After college, Straub began building up a coterie of other internet writers becoming part of an online literary community. “I can’t imagine my literary universe without these people,” she says. Many came to the launch of her first novella, published through what has since become Nouvella Books. She launched it at BookCourt, in Brooklyn, and then the next day started working at the bookstore as a bookseller.
Lepucki also worked as a bookseller and in many respects, their lives have paralleled each other. They both attended MFA programs. When Straub published a novella, Lepucki followed shortly after at the same press. They both founded “adorable husbands,” as Lepucki says, and both recently had children. Now both have massively successful novels. Lepucki’s Colbert Bump has landed her at number three on the New York Times bestseller list, and Straub’s novel has sold a hundred and five thousand copies.
Lepucki appeared on The Colbert Report on Monday to talk about the success of the book, and Straub cannot resist asking about the experience. Lepucki blushes. She describes how every guest is given a private green room–though on Colbert’s show, they are red, white, and blue. Nancy Pelosi, another guest later that afternoon, asked if Lepucki was willing to meet her. Lepucki signed the former House Speaker’s book.
Lepucki then went in for makeup. Eventually Stephen Colbert came in to talk to her about the show. “He’s a sweet, genuine human being,” she says. Then the microphone guy showed up and wired her for taping. She spent about six minutes actually chatting with Colbert, but later that is edited down to two. “I hope they can edit this when we’re done,” she jokes about the evening’s discussion.
Lepucki’s appearance on The Colbert Report also meant she had the opportunity to pass the Colbert Bump onto another author. She chose Sweetness #9 by Stephan Eirik Clark, available next month. The novel is about an artificial sweetener and food culture. The premise intrigued Lepucki. She’s friends with a food scientist in California, and once she started reading the book (Hachette sent her a few debut novels to read), she found it a funny and captivating commentary on American culture, something she appreciates but thinks is often difficult to do. Currently, she says, she’s been reading Celeste Ng‘s Everything I Never Told You.

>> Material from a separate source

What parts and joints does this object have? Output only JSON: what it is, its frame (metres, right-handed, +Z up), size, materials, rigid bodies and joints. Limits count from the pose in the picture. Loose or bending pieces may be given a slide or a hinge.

In one respect, the two women are remarkably different: Straub is originally from New York, Lepucki from California. Straub describes it as like Biggie and Tupac. “I was always a little bit jealous, you were from California.”
Lepucki says the fact that Straub came from New York felt intimidating. When Lepucki arrived at Oberlin, and all the New York City girls had come from “schools with ‘school’ in the name,” she felt out of place. She says she always thought Straub so much more stylish, and felt like a country bumpkin coming from Los Angeles.
The California of California is not the state that exists today. Its part of a world crumbling apart, more bumpkin than cosmopolitan. Lepucki says when she began writing the novel, she only really knew she wanted to write about a marriage and a ruined world. She hadn’t thought out how the world was ruined. “I didn’t plan anything out ahead of time.” A lot of the world building came during revision she explains. She didn’t do much research, preferring to start with objects. “I just kind of imagined.” She did eventually outline the book, but only once it was mostly written, as part of the revision process.
At first she titled the book Land. It was a vowel and a noun, she said, defending the title to her editor, but the people involved in the production of the book said it was too boring. They floated California. “I always loved that word,” she says, but spent months trying to find an alternate. Finally the title committee had a meeting. They loved California too.
Straub spent even more time struggling to find a title. The first thing she came up with was The Good Face, a title she loved and thought perfectly represented the way people present themselves. Everyone else hated it. She started polling her friends asking for suggestions. Renaming a book is hard she says, because its like renaming a child. Suggestions kept coming in, and all the ideas kept becoming more complicated and further from the central idea of the book. The Vacationers was eventually floated, but at first Straub thought it felt incorrect. She ended up speaking with Meg Wolitzer (The Interestings, The Wife, The Ten-Year Nap, The Position, The Uncoupling), who suggested a good title should always have “the” in it. It was enough to convince Straub The Vacationers would work.
These days, Straub spends a lot of time writing for Rookie. She says its something she enjoys, in part because it keeps her in touch with teenage girls. Sylvia, the daughter in The Vacationers, is a recent high school graduate and one of the stronger voices in the novel. “I really loved being a teenager,” Straub says, and writing Sylvia came effortlessly. “I tried to hold myself back,” she adds, saying Sylvia could have taken over the whole narrative.